[Supplied records]:

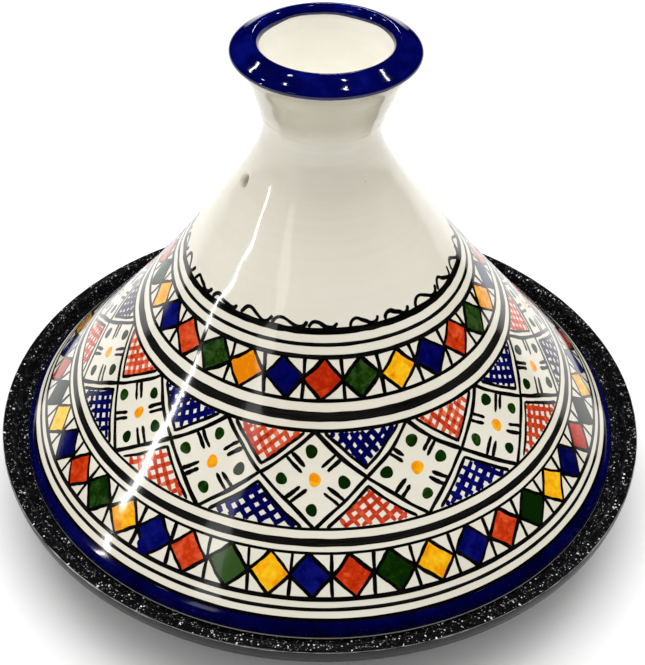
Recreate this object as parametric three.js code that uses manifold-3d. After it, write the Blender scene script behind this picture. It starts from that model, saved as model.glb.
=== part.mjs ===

==

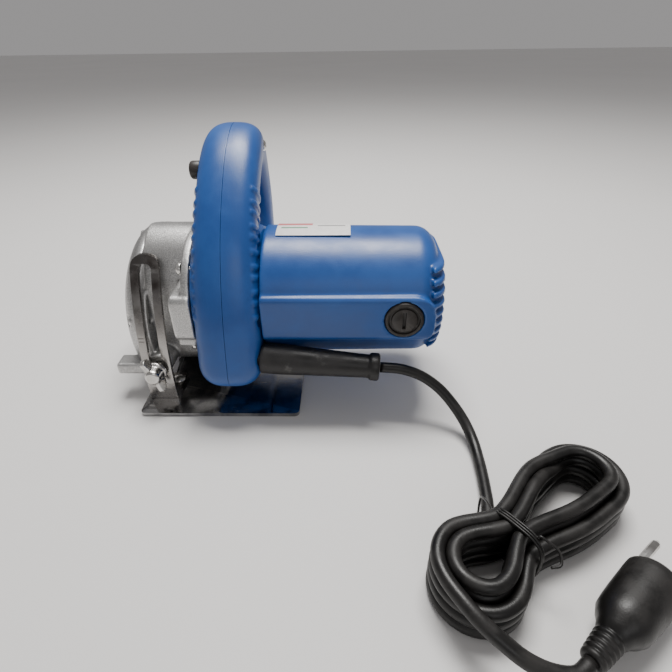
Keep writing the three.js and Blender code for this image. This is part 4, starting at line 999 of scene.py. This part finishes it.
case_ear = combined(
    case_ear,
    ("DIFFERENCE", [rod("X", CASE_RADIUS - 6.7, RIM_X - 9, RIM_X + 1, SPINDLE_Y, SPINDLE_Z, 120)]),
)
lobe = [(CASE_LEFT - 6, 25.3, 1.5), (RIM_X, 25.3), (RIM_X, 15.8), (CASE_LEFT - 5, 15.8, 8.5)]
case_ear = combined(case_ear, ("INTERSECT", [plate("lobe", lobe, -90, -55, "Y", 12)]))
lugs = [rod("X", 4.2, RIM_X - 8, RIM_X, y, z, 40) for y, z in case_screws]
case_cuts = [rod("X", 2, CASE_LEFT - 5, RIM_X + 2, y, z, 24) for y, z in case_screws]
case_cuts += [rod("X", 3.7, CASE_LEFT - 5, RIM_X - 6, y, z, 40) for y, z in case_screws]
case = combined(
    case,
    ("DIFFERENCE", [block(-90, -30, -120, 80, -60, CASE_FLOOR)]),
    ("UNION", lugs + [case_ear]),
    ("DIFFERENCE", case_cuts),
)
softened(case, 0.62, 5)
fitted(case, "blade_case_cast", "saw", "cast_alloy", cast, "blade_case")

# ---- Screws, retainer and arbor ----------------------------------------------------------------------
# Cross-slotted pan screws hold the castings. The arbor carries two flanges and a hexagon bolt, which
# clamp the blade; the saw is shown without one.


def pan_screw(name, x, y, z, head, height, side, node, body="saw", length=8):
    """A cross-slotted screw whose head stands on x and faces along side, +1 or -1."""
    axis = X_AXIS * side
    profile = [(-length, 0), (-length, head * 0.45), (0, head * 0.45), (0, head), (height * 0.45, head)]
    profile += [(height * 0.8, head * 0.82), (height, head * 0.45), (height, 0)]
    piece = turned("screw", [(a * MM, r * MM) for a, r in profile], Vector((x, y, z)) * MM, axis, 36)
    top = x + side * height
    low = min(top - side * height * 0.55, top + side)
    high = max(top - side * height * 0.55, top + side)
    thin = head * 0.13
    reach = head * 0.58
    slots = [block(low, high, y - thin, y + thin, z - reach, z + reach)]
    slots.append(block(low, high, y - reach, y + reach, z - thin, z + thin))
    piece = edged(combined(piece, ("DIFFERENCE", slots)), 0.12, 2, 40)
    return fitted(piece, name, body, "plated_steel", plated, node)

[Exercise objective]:
Write out again only the lines from the line containing "Keep writing the" through the line containing "# clamp the", both included, exactly as they are.

[Complete response]:
Keep writing the three.js and Blender code for this image. This is part 4, starting at line 999 of scene.py. This part finishes it.
case_ear = combined(
    case_ear,
    ("DIFFERENCE", [rod("X", CASE_RADIUS - 6.7, RIM_X - 9, RIM_X + 1, SPINDLE_Y, SPINDLE_Z, 120)]),
)
lobe = [(CASE_LEFT - 6, 25.3, 1.5), (RIM_X, 25.3), (RIM_X, 15.8), (CASE_LEFT - 5, 15.8, 8.5)]
case_ear = combined(case_ear, ("INTERSECT", [plate("lobe", lobe, -90, -55, "Y", 12)]))
lugs = [rod("X", 4.2, RIM_X - 8, RIM_X, y, z, 40) for y, z in case_screws]
case_cuts = [rod("X", 2, CASE_LEFT - 5, RIM_X + 2, y, z, 24) for y, z in case_screws]
case_cuts += [rod("X", 3.7, CASE_LEFT - 5, RIM_X - 6, y, z, 40) for y, z in case_screws]
case = combined(
    case,
    ("DIFFERENCE", [block(-90, -30, -120, 80, -60, CASE_FLOOR)]),
    ("UNION", lugs + [case_ear]),
    ("DIFFERENCE", case_cuts),
)
softened(case, 0.62, 5)
fitted(case, "blade_case_cast", "saw", "cast_alloy", cast, "blade_case")

# ---- Screws, retainer and arbor ----------------------------------------------------------------------
# Cross-slotted pan screws hold the castings. The arbor carries two flanges and a hexagon bolt, which
# clamp the blade; the saw is shown without one.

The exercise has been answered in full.